*TASK TO CARRY OUT*
Starting at the line that contains "const part = new THREE.Group();", copy every line down to the line that contains "obj.parent = empty", inclusive, exactly as it stands. Omit all other lines.

--- SUPPLIED INFORMATION ---

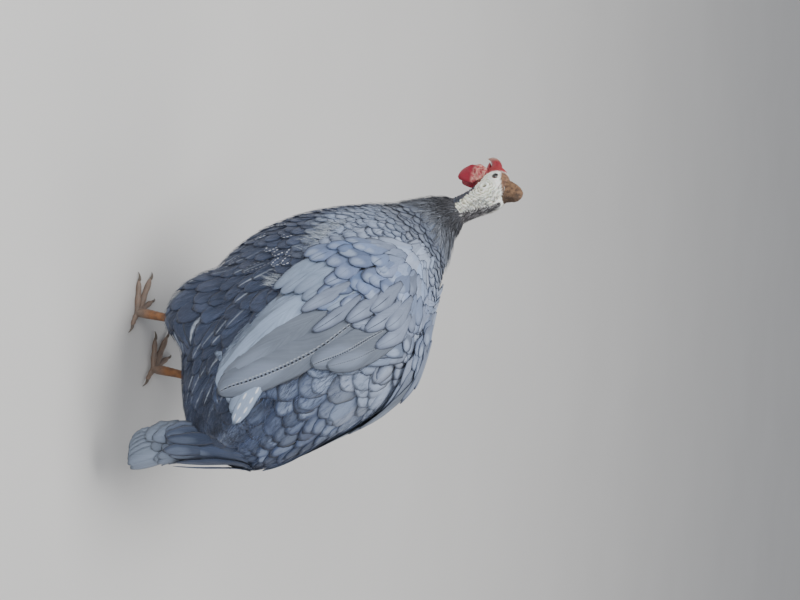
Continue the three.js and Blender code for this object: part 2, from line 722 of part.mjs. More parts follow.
const part = new THREE.Group();
part.add(bird);
part.updateMatrixWorld(true);

export default part;
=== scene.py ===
# %% [markdown]
# # A guinea fowl dressed feather by feather
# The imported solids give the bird's size and place. This lesson dresses them: one skin under the coat,
# some thousands of feathers laid over it in rows, and the bare head, horn, eyes and feet.
# Every shape is a formula on a grid of two parameters, worked out as whole numpy arrays.

import bpy
import numpy as np
from mathutils import Matrix, Vector


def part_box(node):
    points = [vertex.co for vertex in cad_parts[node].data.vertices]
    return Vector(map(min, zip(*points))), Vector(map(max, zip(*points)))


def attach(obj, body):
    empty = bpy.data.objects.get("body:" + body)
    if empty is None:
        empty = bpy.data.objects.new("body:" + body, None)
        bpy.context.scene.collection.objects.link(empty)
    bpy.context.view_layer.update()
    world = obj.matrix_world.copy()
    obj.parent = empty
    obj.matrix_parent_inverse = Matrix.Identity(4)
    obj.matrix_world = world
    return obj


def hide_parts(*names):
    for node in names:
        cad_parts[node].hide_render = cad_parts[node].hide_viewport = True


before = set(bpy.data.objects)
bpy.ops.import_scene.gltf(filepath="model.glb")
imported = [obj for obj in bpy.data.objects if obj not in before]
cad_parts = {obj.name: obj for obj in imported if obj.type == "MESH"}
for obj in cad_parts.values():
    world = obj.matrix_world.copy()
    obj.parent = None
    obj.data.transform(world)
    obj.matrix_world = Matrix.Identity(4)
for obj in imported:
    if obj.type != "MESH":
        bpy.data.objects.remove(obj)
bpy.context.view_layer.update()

# %% [markdown]
# The shapes below are written in millimetres in the bird's own frame: it faces -Y, its left is +X and
# the floor is z = 0. The left eye is a ball whose place in that frame is known, so the middle of its
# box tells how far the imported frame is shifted. Lengths become metres at the same time.

# %% Carry a point of the bird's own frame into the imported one
MM = 0.001
EYE = np.array([11.3, -227.0, 358.0])
EYE_RADIUS = 4.2
eye_low, eye_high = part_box("eye_left")
SHIFT = (np.array(eye_low) + np.array(eye_high)) / 2 - EYE * MM


def placed(points):
    """Millimetres of the bird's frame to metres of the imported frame: scale, then shift."""
    return np.asarray(points, float) * MM + SHIFT


def level(axis, millimetres):
    """One coordinate of placed(), for a colour that changes along an axis."""
    return float(millimetres * MM + SHIFT[axis])


# %% [markdown]
# A form is lofted along a line in the midplane. Each row of its table holds the line's y and z, how far
# the section rises and drops from it, and its half width. A smooth curve runs through the rows.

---

*EXERCISE OUTPUT*
const part = new THREE.Group();
part.add(bird);
part.updateMatrixWorld(true);

export default part;
=== scene.py ===
# %% [markdown]
# # A guinea fowl dressed feather by feather
# The imported solids give the bird's size and place. This lesson dresses them: one skin under the coat,
# some thousands of feathers laid over it in rows, and the bare head, horn, eyes and feet.
# Every shape is a formula on a grid of two parameters, worked out as whole numpy arrays.

import bpy
import numpy as np
from mathutils import Matrix, Vector


def part_box(node):
    points = [vertex.co for vertex in cad_parts[node].data.vertices]
    return Vector(map(min, zip(*points))), Vector(map(max, zip(*points)))


def attach(obj, body):
    empty = bpy.data.objects.get("body:" + body)
    if empty is None:
        empty = bpy.data.objects.new("body:" + body, None)
        bpy.context.scene.collection.objects.link(empty)
    bpy.context.view_layer.update()
    world = obj.matrix_world.copy()
    obj.parent = empty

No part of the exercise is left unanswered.